• [SET TASK] Reproduce all of the data exactly.

§

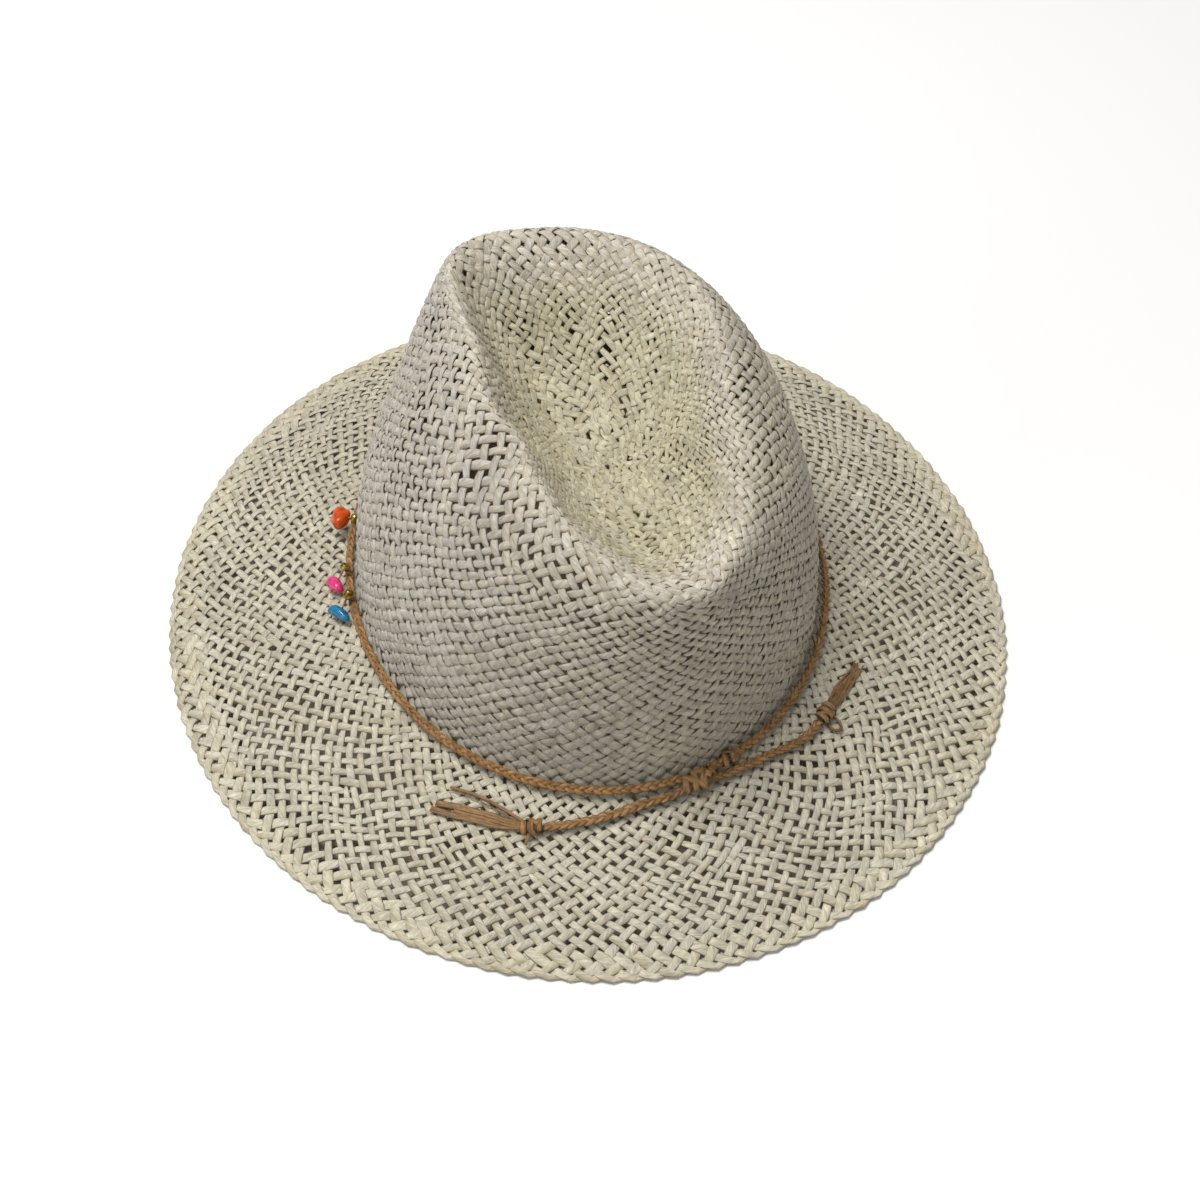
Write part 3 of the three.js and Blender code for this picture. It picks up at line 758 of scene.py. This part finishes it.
# How far before the rim a strand leaves the skin, how far its turning point lies inside the rim,
# and how wide it is there
TURN_START, TURN_INSIDE, TURN_WIDTH = 1.1, 0.5, 0.95
GRAIN_STEP = 37.0


def weave():
    """Every strand runs out to the rim, turns there and runs back as one of the other direction."""
    at_rim = float(phi(S_END))
    returns = {rim_place(strand[1][-1] - at_rim): strand for strand in strand_bases(-1)}
    pieces = [Tubes() for _ in range(PIECES)]
    order = sorted(strand_bases(1), key=lambda strand: (strand[1][-1] % TAU))
    for index, strand in enumerate(order):
        rng = np.random.default_rng(OUT_SEED + index)
        s, layers = strand_layers(strand, 1, rng)
        mate = returns.pop(rim_place(strand[1][-1] + at_rim), None)
        if mate is not None:
            rng = np.random.default_rng(BACK_SEED + index)
            s_back, back = strand_layers(mate, -1, rng)
            keep, keep_back = s <= S_END - TURN_START, s_back <= S_END - TURN_START
            tip = skin_at(np.array([strand[1][-1] + at_rim]), np.array([S_END - TURN_INSIDE]))
            tip += layers[2][-1:] * TURN_WIDTH, layers[3][-1:], layers[4][-1:]
            layers = [np.concatenate([out[keep], turn, inwards[keep_back][::-1]])
                      for out, turn, inwards in zip(layers, tip, back)]
        centre, normal, width, thick, tint = layers
        tangent = unit(np.gradient(centre, axis=0))
        side = unit(np.cross(tangent, normal))
        up = unit(np.cross(side, tangent))
        tilt = wander(np.arange(len(centre)) * 1.0, 5.0, rng, 0.16)[:, None]
        side, up = side * np.cos(tilt) + up * np.sin(tilt), up * np.cos(tilt) - side * np.sin(tilt)
        section = strand_section(len(centre), rng)
        target = pieces[index * PIECES // len(order)]
        target.add(centre, side, up, section, width, thick, tint, index * GRAIN_STEP, STRAND_PAINTED_SHADE)
    return pieces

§

• [SOLUTION BELOW]
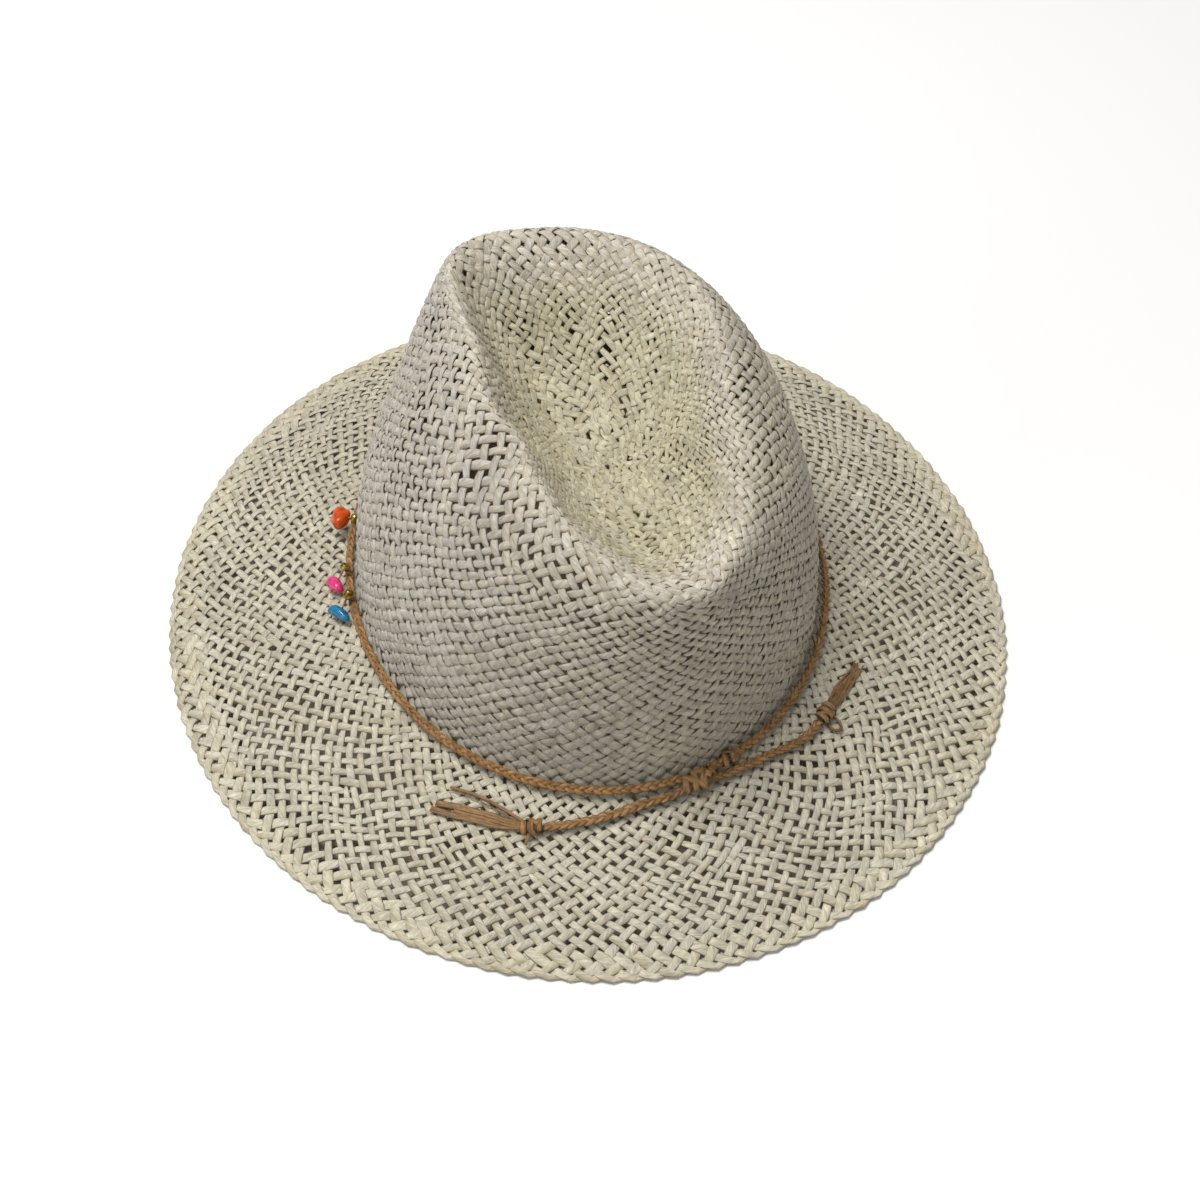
Write part 3 of the three.js and Blender code for this picture. It picks up at line 758 of scene.py. This part finishes it.
# How far before the rim a strand leaves the skin, how far its turning point lies inside the rim,
# and how wide it is there
TURN_START, TURN_INSIDE, TURN_WIDTH = 1.1, 0.5, 0.95
GRAIN_STEP = 37.0


def weave():
    """Every strand runs out to the rim, turns there and runs back as one of the other direction."""
    at_rim = float(phi(S_END))
    returns = {rim_place(strand[1][-1] - at_rim): strand for strand in strand_bases(-1)}
    pieces = [Tubes() for _ in range(PIECES)]
    order = sorted(strand_bases(1), key=lambda strand: (strand[1][-1] % TAU))
    for index, strand in enumerate(order):
        rng = np.random.default_rng(OUT_SEED + index)
        s, layers = strand_layers(strand, 1, rng)
        mate = returns.pop(rim_place(strand[1][-1] + at_rim), None)
        if mate is not None:
            rng = np.random.default_rng(BACK_SEED + index)
            s_back, back = strand_layers(mate, -1, rng)
            keep, keep_back = s <= S_END - TURN_START, s_back <= S_END - TURN_START
            tip = skin_at(np.array([strand[1][-1] + at_rim]), np.array([S_END - TURN_INSIDE]))
            tip += layers[2][-1:] * TURN_WIDTH, layers[3][-1:], layers[4][-1:]
            layers = [np.concatenate([out[keep], turn, inwards[keep_back][::-1]])
                      for out, turn, inwards in zip(layers, tip, back)]
        centre, normal, width, thick, tint = layers
        tangent = unit(np.gradient(centre, axis=0))
        side = unit(np.cross(tangent, normal))
        up = unit(np.cross(side, tangent))
        tilt = wander(np.arange(len(centre)) * 1.0, 5.0, rng, 0.16)[:, None]
        side, up = side * np.cos(tilt) + up * np.sin(tilt), up * np.cos(tilt) - side * np.sin(tilt)
        section = strand_section(len(centre), rng)
        target = pieces[index * PIECES // len(order)]
        target.add(centre, side, up, section, width, thick, tint, index * GRAIN_STEP, STRAND_PAINTED_SHADE)
    return pieces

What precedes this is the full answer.